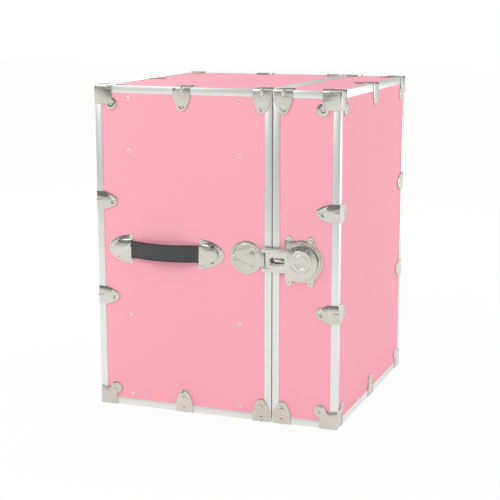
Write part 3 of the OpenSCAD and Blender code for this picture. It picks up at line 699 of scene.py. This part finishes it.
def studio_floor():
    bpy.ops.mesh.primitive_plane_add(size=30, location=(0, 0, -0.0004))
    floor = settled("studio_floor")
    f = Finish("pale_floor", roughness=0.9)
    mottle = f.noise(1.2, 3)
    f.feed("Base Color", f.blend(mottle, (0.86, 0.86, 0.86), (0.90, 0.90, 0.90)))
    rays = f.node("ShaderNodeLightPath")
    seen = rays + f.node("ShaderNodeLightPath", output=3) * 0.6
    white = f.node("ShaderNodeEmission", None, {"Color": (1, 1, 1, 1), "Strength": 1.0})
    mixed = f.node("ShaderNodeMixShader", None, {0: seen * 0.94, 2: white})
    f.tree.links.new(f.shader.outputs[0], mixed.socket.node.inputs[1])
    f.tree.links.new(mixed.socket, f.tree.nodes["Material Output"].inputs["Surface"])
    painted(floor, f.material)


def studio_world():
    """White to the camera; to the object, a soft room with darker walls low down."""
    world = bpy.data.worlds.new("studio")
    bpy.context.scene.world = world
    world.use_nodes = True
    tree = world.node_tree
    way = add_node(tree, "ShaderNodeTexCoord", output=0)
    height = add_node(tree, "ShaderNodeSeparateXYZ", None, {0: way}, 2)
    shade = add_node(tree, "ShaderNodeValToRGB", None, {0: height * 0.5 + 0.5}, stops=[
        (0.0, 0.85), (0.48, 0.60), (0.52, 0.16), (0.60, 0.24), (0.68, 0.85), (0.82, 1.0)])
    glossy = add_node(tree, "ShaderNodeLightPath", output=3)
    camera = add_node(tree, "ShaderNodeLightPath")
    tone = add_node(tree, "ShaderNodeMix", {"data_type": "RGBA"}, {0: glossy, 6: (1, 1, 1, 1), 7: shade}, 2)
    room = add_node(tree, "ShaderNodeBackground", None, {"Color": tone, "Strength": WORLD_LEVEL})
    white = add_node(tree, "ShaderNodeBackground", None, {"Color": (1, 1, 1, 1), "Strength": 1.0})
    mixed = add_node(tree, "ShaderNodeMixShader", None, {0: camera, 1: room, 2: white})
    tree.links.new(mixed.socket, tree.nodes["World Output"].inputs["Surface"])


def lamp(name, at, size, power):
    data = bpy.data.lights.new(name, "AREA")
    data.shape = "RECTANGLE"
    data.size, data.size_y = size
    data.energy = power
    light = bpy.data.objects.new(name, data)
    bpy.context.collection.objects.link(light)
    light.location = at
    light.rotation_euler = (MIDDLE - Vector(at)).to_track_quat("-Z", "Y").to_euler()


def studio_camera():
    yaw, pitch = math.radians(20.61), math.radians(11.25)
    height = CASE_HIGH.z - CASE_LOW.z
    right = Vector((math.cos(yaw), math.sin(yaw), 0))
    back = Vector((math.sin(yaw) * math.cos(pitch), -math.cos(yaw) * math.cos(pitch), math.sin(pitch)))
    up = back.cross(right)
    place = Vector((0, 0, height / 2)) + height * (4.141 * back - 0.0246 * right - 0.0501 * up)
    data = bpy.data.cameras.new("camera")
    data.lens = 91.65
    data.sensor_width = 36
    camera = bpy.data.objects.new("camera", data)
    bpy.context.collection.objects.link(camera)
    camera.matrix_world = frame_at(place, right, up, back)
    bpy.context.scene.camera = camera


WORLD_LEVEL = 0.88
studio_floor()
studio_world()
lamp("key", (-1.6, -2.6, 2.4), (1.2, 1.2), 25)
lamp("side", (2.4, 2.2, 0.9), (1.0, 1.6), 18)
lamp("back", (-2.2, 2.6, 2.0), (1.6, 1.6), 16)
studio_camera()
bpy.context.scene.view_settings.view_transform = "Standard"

* _Written request_
Write out every line of the material again, exactly as it reads.

* _Complete answer_
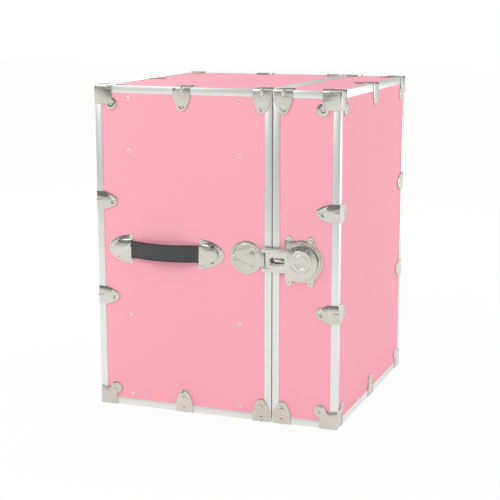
Write part 3 of the OpenSCAD and Blender code for this picture. It picks up at line 699 of scene.py. This part finishes it.
def studio_floor():
    bpy.ops.mesh.primitive_plane_add(size=30, location=(0, 0, -0.0004))
    floor = settled("studio_floor")
    f = Finish("pale_floor", roughness=0.9)
    mottle = f.noise(1.2, 3)
    f.feed("Base Color", f.blend(mottle, (0.86, 0.86, 0.86), (0.90, 0.90, 0.90)))
    rays = f.node("ShaderNodeLightPath")
    seen = rays + f.node("ShaderNodeLightPath", output=3) * 0.6
    white = f.node("ShaderNodeEmission", None, {"Color": (1, 1, 1, 1), "Strength": 1.0})
    mixed = f.node("ShaderNodeMixShader", None, {0: seen * 0.94, 2: white})
    f.tree.links.new(f.shader.outputs[0], mixed.socket.node.inputs[1])
    f.tree.links.new(mixed.socket, f.tree.nodes["Material Output"].inputs["Surface"])
    painted(floor, f.material)


def studio_world():
    """White to the camera; to the object, a soft room with darker walls low down."""
    world = bpy.data.worlds.new("studio")
    bpy.context.scene.world = world
    world.use_nodes = True
    tree = world.node_tree
    way = add_node(tree, "ShaderNodeTexCoord", output=0)
    height = add_node(tree, "ShaderNodeSeparateXYZ", None, {0: way}, 2)
    shade = add_node(tree, "ShaderNodeValToRGB", None, {0: height * 0.5 + 0.5}, stops=[
        (0.0, 0.85), (0.48, 0.60), (0.52, 0.16), (0.60, 0.24), (0.68, 0.85), (0.82, 1.0)])
    glossy = add_node(tree, "ShaderNodeLightPath", output=3)
    camera = add_node(tree, "ShaderNodeLightPath")
    tone = add_node(tree, "ShaderNodeMix", {"data_type": "RGBA"}, {0: glossy, 6: (1, 1, 1, 1), 7: shade}, 2)
    room = add_node(tree, "ShaderNodeBackground", None, {"Color": tone, "Strength": WORLD_LEVEL})
    white = add_node(tree, "ShaderNodeBackground", None, {"Color": (1, 1, 1, 1), "Strength": 1.0})
    mixed = add_node(tree, "ShaderNodeMixShader", None, {0: camera, 1: room, 2: white})
    tree.links.new(mixed.socket, tree.nodes["World Output"].inputs["Surface"])


def lamp(name, at, size, power):
    data = bpy.data.lights.new(name, "AREA")
    data.shape = "RECTANGLE"
    data.size, data.size_y = size
    data.energy = power
    light = bpy.data.objects.new(name, data)
    bpy.context.collection.objects.link(light)
    light.location = at
    light.rotation_euler = (MIDDLE - Vector(at)).to_track_quat("-Z", "Y").to_euler()


def studio_camera():
    yaw, pitch = math.radians(20.61), math.radians(11.25)
    height = CASE_HIGH.z - CASE_LOW.z
    right = Vector((math.cos(yaw), math.sin(yaw), 0))
    back = Vector((math.sin(yaw) * math.cos(pitch), -math.cos(yaw) * math.cos(pitch), math.sin(pitch)))
    up = back.cross(right)
    place = Vector((0, 0, height / 2)) + height * (4.141 * back - 0.0246 * right - 0.0501 * up)
    data = bpy.data.cameras.new("camera")
    data.lens = 91.65
    data.sensor_width = 36
    camera = bpy.data.objects.new("camera", data)
    bpy.context.collection.objects.link(camera)
    camera.matrix_world = frame_at(place, right, up, back)
    bpy.context.scene.camera = camera


WORLD_LEVEL = 0.88
studio_floor()
studio_world()
lamp("key", (-1.6, -2.6, 2.4), (1.2, 1.2), 25)
lamp("side", (2.4, 2.2, 0.9), (1.0, 1.6), 18)
lamp("back", (-2.2, 2.6, 2.0), (1.6, 1.6), 16)
studio_camera()
bpy.context.scene.view_settings.view_transform = "Standard"